> **TO BE DONE**: Do not copy the pictures; transcribe all other material exactly.

* BEGIN INFORMATION SUPPLIED *

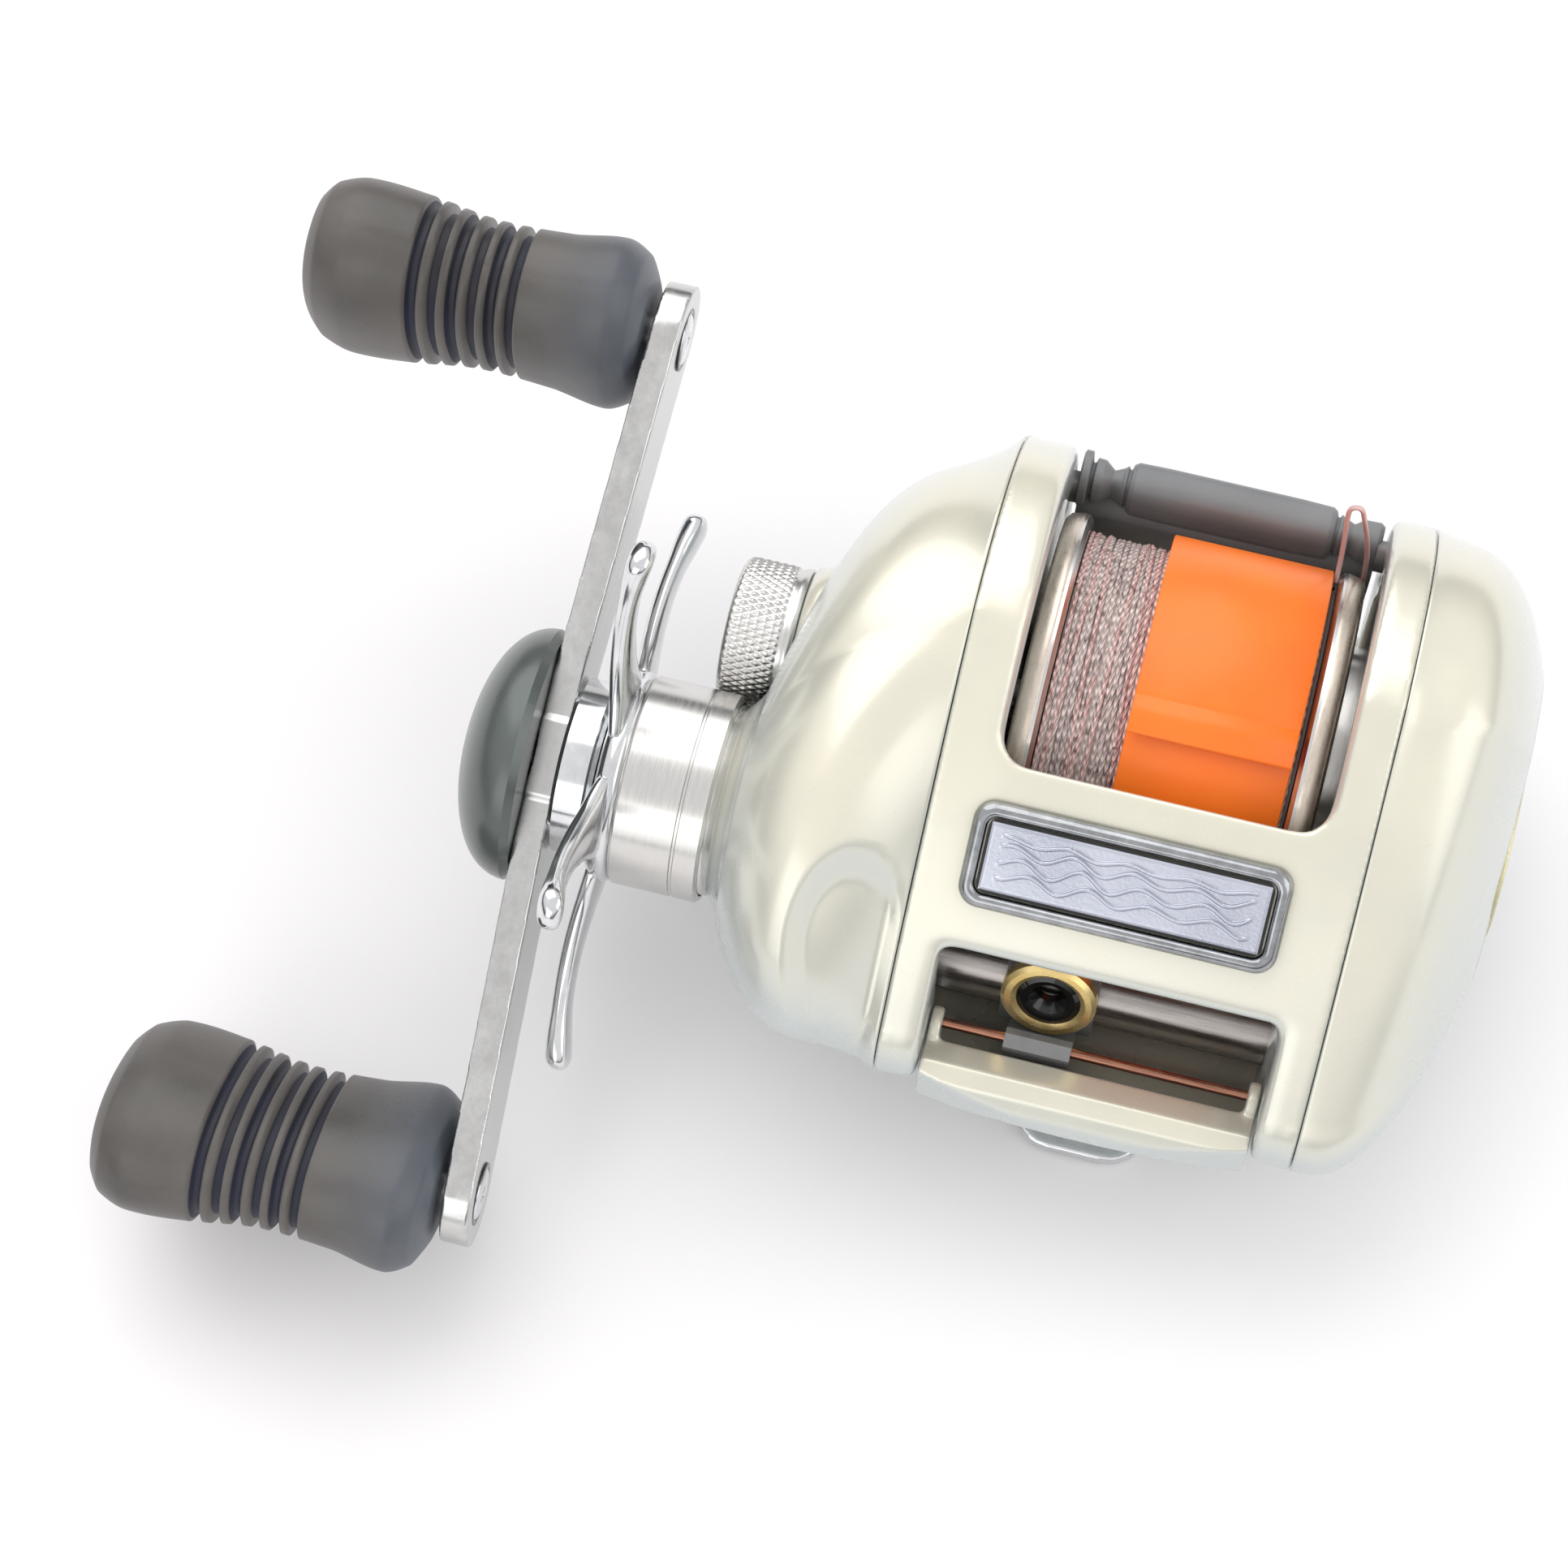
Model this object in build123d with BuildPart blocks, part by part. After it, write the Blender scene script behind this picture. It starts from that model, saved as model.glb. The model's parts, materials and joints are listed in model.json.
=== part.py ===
"""Low-profile baitcasting reel with its drive, brake, clutch and line-guide trains.

Row frame: the origin is the centre of the reel foot's underside.  +Z is up, +X points to the
palm side, -X to the handle side, -Y to the front (the line guide) and +Y to the angler.
"""
import os
from math import acos, atan2, cos, degrees, hypot, pi, radians, sin, sqrt, tan

from build123d import *

os.makedirs("parts", exist_ok=True)

# ---------------------------------------------------------------- driving dimensions (mm)
SPOOL_Y, SPOOL_Z = 4.5, 26.0            # spool axis, a line along X
DRIVE_DY, DRIVE_DZ = -17.5, -0.65      # drive shaft, measured from the spool axis
WORM_DY, WORM_DZ = -23.8, -9.8          # level-wind shaft, measured from the spool axis
BODY_RADIUS = 24.5                      # round back of the side outline
NOSE_REACH = -38.5                      # front of the side outline, from the spool axis
FRAME_HALF = 20.0                       # parting planes at x = -20 and x = +20
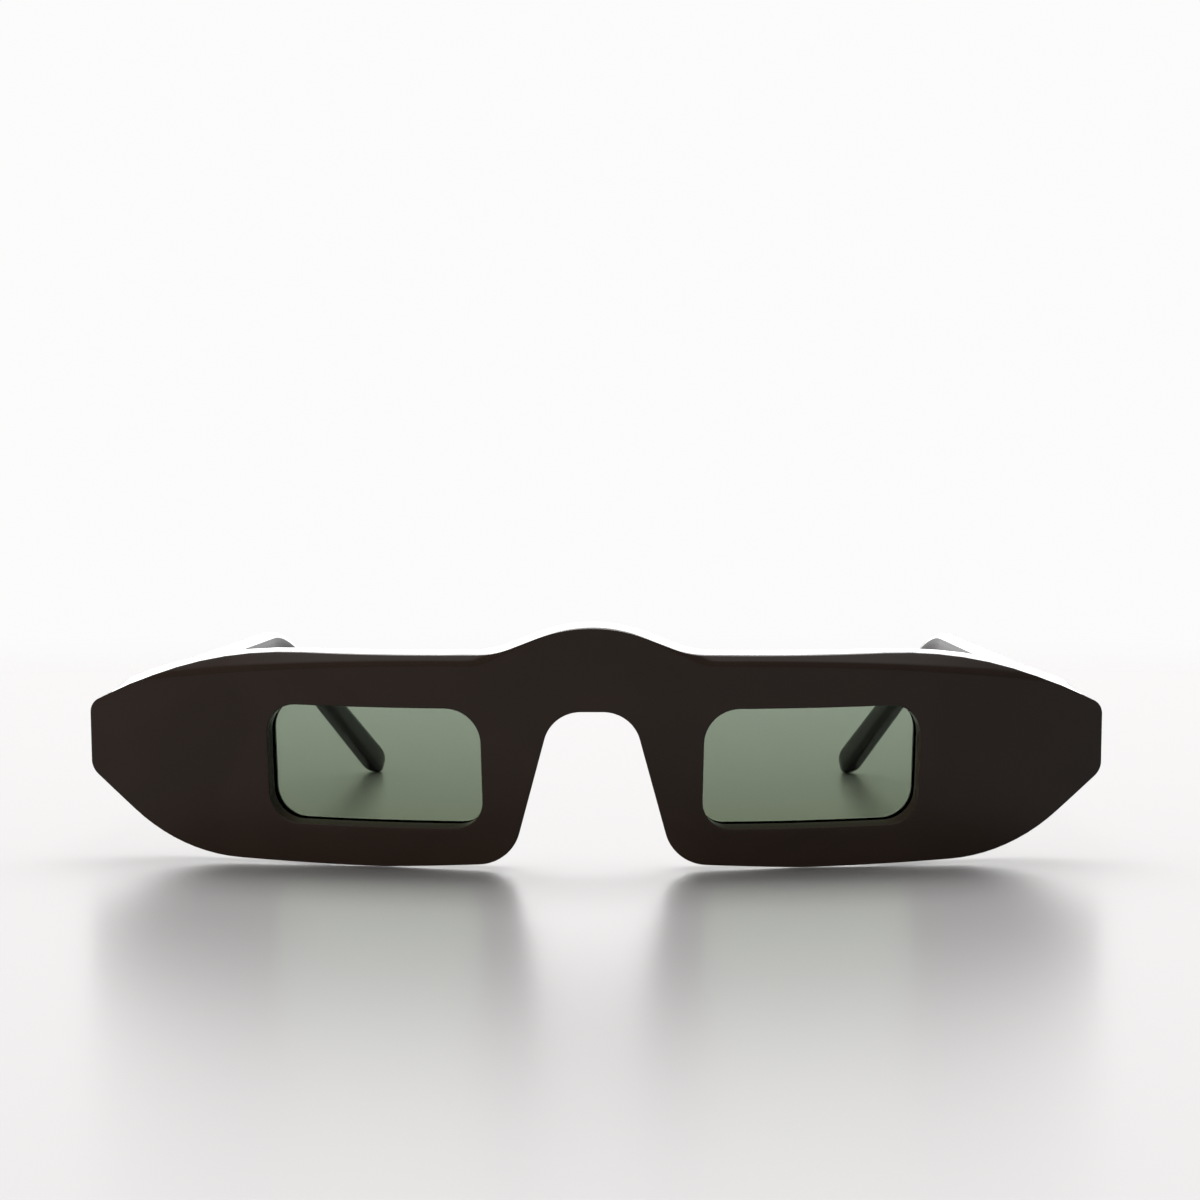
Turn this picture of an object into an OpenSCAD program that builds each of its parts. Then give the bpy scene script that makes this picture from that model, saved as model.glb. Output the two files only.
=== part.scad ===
// Slim sunglasses: a thick bent front with two small rounded lenses, carried on slender temples.
// They stand open on the lower rims and both temple tips, as on a table.
// Sizes are in millimetres. X runs across the front, Y runs back along the temples and Z is up.
// The front faces -Y, and left and right are the wearer's, so left is at +X.

/* [Front] */
// Width of the front across both end pieces
front_w = 148; // [144:0.5:154]
// Thickness of the front
front_t = 5; // [4.8:0.1:6]
// Radius that the face of the front is bent to
face_r = 150; // [140:5:200]
// Lean of the front towards the viewer when the glasses stand
lean = 9; // [7:0.5:11]
// Height of the top line beside the bridge
top_h = 31.4; // [31:0.1:33]
// Height of the crown of the bridge
bridge_h = 35.6; // [34.8:0.1:37]
// Radius of the crown of the bridge
bridge_r = 21; // [16:0.5:24]
// Slope of both flanks of the bridge
bridge_slope = 22.5; // [20:0.5:26]
// Radius where a flank of the bridge runs into the top line
dip_r = 16; // [10:1:18]
// Distance of the shoulder from the end of the front, where the top line turns down to the end piece
shoulder_in = 16.6; // [16:0.2:20]
// Height of the shoulder before it is rounded
shoulder_h = 29.9; // [29:0.1:31]
// Radius of the shoulder
shoulder_r = 62; // [40:1:64]
// Height of the upper corner of the end piece
end_top_h = 20.2; // [18:0.1:21]
// Height of the lower corner of the end piece
end_low_h = 10.3; // [9:0.1:12]
// Radius of both corners of the end piece
end_r = 2.6; // [1.5:0.1:3.5]
// Distance of the heel from the end of the front, where the end piece meets the lower rim
heel_in = 13.8; // [13:0.2:17]
// Height of the heel before it is rounded
heel_h = -0.5; // [-0.8:0.1:0.4]
// Radius of the heel
heel_r = 25; // [15:1:27]
// Distance from the middle where the lower rim starts to rise towards the nose
sole_x = 30; // [28:0.5:33]
// Radius of the lower rim at that place
sole_r = 60; // [30:5:80]
// Distance of the nose foot from the middle
foot_x = 11.6; // [10.8:0.1:12.4]
// Height of the nose foot before it is rounded
foot_h = 1.2; // [1:0.1:2]
// Radius of the nose foot
foot_r = 6.4; // [4:0.2:7]
// Half the width of the nose arch at its top
arch_x = 5.7; // [5.4:0.1:6.4]
// Height of the nose arch
arch_h = 23.5; // [22:0.1:24.5]
// Radius of the upper corners of the nose arch
arch_r = 5.4; // [4:0.1:5.6]

/* [Brow bevel] */
// Distance of the middle of the bevel from the end of the front
bevel_in = 34; // [32:0.5:37]
// Distance of the bevel's lower line below the top of the front, at its middle
bevel_h = 2.4; // [2:0.1:3.2]
// Slope of the bevel out of the face
bevel_slope = 45; // [35:1:55]
// Radius of the cone that cuts the bevel, where it meets the face
bevel_r = 98; // [90:1:110]
// Turn of the lower line of the bevel, down towards the end piece
bevel_turn = 5.5; // [5:0.1:6.5]
// Distance of the inner end of the bevel from the middle of the front
bevel_from = 14; // [13:0.5:16]
// Slope of the inner end of the bevel down from the top line
bevel_fade = 26; // [12:1:30]

/* [Lens openings] */
// Width of a lens opening
opening_w = 31.7; // [28:0.1:33]
// Height of a lens opening
opening_h = 17.5; // [16:0.1:19]
// Distance of the middle of a lens opening from the middle of the front
opening_x = 31.5; // [31:0.1:33]
// Height of the middle of a lens opening
opening_mid_h = 14.6; // [14:0.05:15.5]
// Turn of a lens opening, down towards the end piece
opening_turn = 1.4; // [0:0.1:3]
// Corner radius at the top of the nose side
opening_r_top_in = 5; // [3:0.1:6]
// Corner radius at the top of the temple side
opening_r_top_out = 4.6; // [3:0.1:6]
// Corner radius at the bottom of the nose side
opening_r_low_in = 4; // [3:0.1:6]
// Corner radius at the bottom of the temple side
opening_r_low_out = 4.4; // [3:0.1:6]

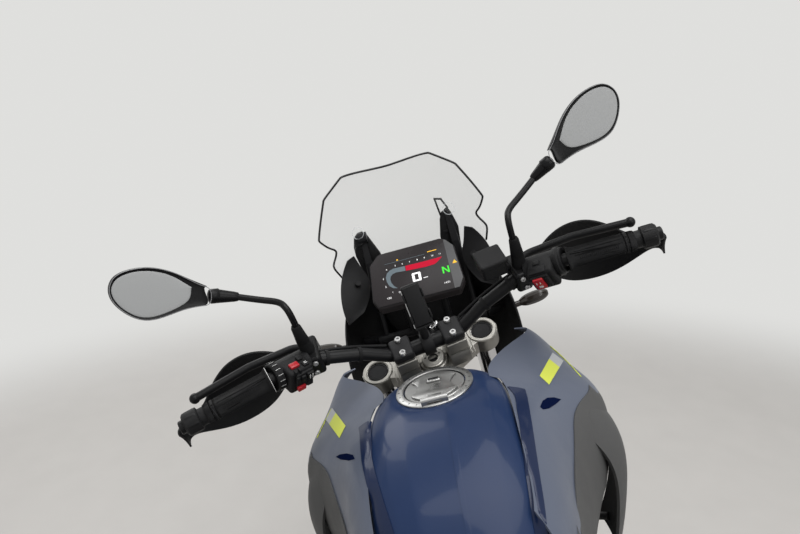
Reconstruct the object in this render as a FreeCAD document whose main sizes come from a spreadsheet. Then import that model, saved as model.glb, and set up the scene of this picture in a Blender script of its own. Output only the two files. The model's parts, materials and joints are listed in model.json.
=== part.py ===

* END INFORMATION SUPPLIED *

> **THE REPLY**:
Model this object in build123d with BuildPart blocks, part by part. After it, write the Blender scene script behind this picture. It starts from that model, saved as model.glb. The model's parts, materials and joints are listed in model.json.
=== part.py ===
"""Low-profile baitcasting reel with its drive, brake, clutch and line-guide trains.

Row frame: the origin is the centre of the reel foot's underside.  +Z is up, +X points to the
palm side, -X to the handle side, -Y to the front (the line guide) and +Y to the angler.
"""
import os
from math import acos, atan2, cos, degrees, hypot, pi, radians, sin, sqrt, tan

from build123d import *

os.makedirs("parts", exist_ok=True)

# ---------------------------------------------------------------- driving dimensions (mm)
SPOOL_Y, SPOOL_Z = 4.5, 26.0            # spool axis, a line along X
DRIVE_DY, DRIVE_DZ = -17.5, -0.65      # drive shaft, measured from the spool axis
WORM_DY, WORM_DZ = -23.8, -9.8          # level-wind shaft, measured from the spool axis
BODY_RADIUS = 24.5                      # round back of the side outline
NOSE_REACH = -38.5                      # front of the side outline, from the spool axis
FRAME_HALF = 20.0                       # parting planes at x = -20 and x = +20
Turn this picture of an object into an OpenSCAD program that builds each of its parts. Then give the bpy scene script that makes this picture from that model, saved as model.glb. Output the two files only.
=== part.scad ===
// Slim sunglasses: a thick bent front with two small rounded lenses, carried on slender temples.
// They stand open on the lower rims and both temple tips, as on a table.
// Sizes are in millimetres. X runs across the front, Y runs back along the temples and Z is up.
// The front faces -Y, and left and right are the wearer's, so left is at +X.

/* [Front] */
// Width of the front across both end pieces
front_w = 148; // [144:0.5:154]
// Thickness of the front
front_t = 5; // [4.8:0.1:6]
// Radius that the face of the front is bent to
face_r = 150; // [140:5:200]
// Lean of the front towards the viewer when the glasses stand
lean = 9; // [7:0.5:11]
// Height of the top line beside the bridge
top_h = 31.4; // [31:0.1:33]
// Height of the crown of the bridge
bridge_h = 35.6; // [34.8:0.1:37]
// Radius of the crown of the bridge
bridge_r = 21; // [16:0.5:24]
// Slope of both flanks of the bridge
bridge_slope = 22.5; // [20:0.5:26]
// Radius where a flank of the bridge runs into the top line
dip_r = 16; // [10:1:18]
// Distance of the shoulder from the end of the front, where the top line turns down to the end piece
shoulder_in = 16.6; // [16:0.2:20]
// Height of the shoulder before it is rounded
shoulder_h = 29.9; // [29:0.1:31]
// Radius of the shoulder
shoulder_r = 62; // [40:1:64]
// Height of the upper corner of the end piece
end_top_h = 20.2; // [18:0.1:21]
// Height of the lower corner of the end piece
end_low_h = 10.3; // [9:0.1:12]
// Radius of both corners of the end piece
end_r = 2.6; // [1.5:0.1:3.5]
// Distance of the heel from the end of the front, where the end piece meets the lower rim
heel_in = 13.8; // [13:0.2:17]
// Height of the heel before it is rounded
heel_h = -0.5; // [-0.8:0.1:0.4]
// Radius of the heel
heel_r = 25; // [15:1:27]
// Distance from the middle where the lower rim starts to rise towards the nose
sole_x = 30; // [28:0.5:33]
// Radius of the lower rim at that place
sole_r = 60; // [30:5:80]
// Distance of the nose foot from the middle
foot_x = 11.6; // [10.8:0.1:12.4]
// Height of the nose foot before it is rounded
foot_h = 1.2; // [1:0.1:2]
// Radius of the nose foot
foot_r = 6.4; // [4:0.2:7]
// Half the width of the nose arch at its top
arch_x = 5.7; // [5.4:0.1:6.4]
// Height of the nose arch
arch_h = 23.5; // [22:0.1:24.5]
// Radius of the upper corners of the nose arch
arch_r = 5.4; // [4:0.1:5.6]

/* [Brow bevel] */
// Distance of the middle of the bevel from the end of the front
bevel_in = 34; // [32:0.5:37]
// Distance of the bevel's lower line below the top of the front, at its middle
bevel_h = 2.4; // [2:0.1:3.2]
// Slope of the bevel out of the face
bevel_slope = 45; // [35:1:55]
// Radius of the cone that cuts the bevel, where it meets the face
bevel_r = 98; // [90:1:110]
// Turn of the lower line of the bevel, down towards the end piece
bevel_turn = 5.5; // [5:0.1:6.5]
// Distance of the inner end of the bevel from the middle of the front
bevel_from = 14; // [13:0.5:16]
// Slope of the inner end of the bevel down from the top line
bevel_fade = 26; // [12:1:30]

/* [Lens openings] */
// Width of a lens opening
opening_w = 31.7; // [28:0.1:33]
// Height of a lens opening
opening_h = 17.5; // [16:0.1:19]
// Distance of the middle of a lens opening from the middle of the front
opening_x = 31.5; // [31:0.1:33]
// Height of the middle of a lens opening
opening_mid_h = 14.6; // [14:0.05:15.5]
// Turn of a lens opening, down towards the end piece
opening_turn = 1.4; // [0:0.1:3]
// Corner radius at the top of the nose side
opening_r_top_in = 5; // [3:0.1:6]
// Corner radius at the top of the temple side
opening_r_top_out = 4.6; // [3:0.1:6]
// Corner radius at the bottom of the nose side
opening_r_low_in = 4; // [3:0.1:6]
// Corner radius at the bottom of the temple side
opening_r_low_out = 4.4; // [3:0.1:6]

Reconstruct the object in this render as a FreeCAD document whose main sizes come from a spreadsheet. Then import that model, saved as model.glb, and set up the scene of this picture in a Blender script of its own. Output only the two files. The model's parts, materials and joints are listed in model.json.
=== part.py ===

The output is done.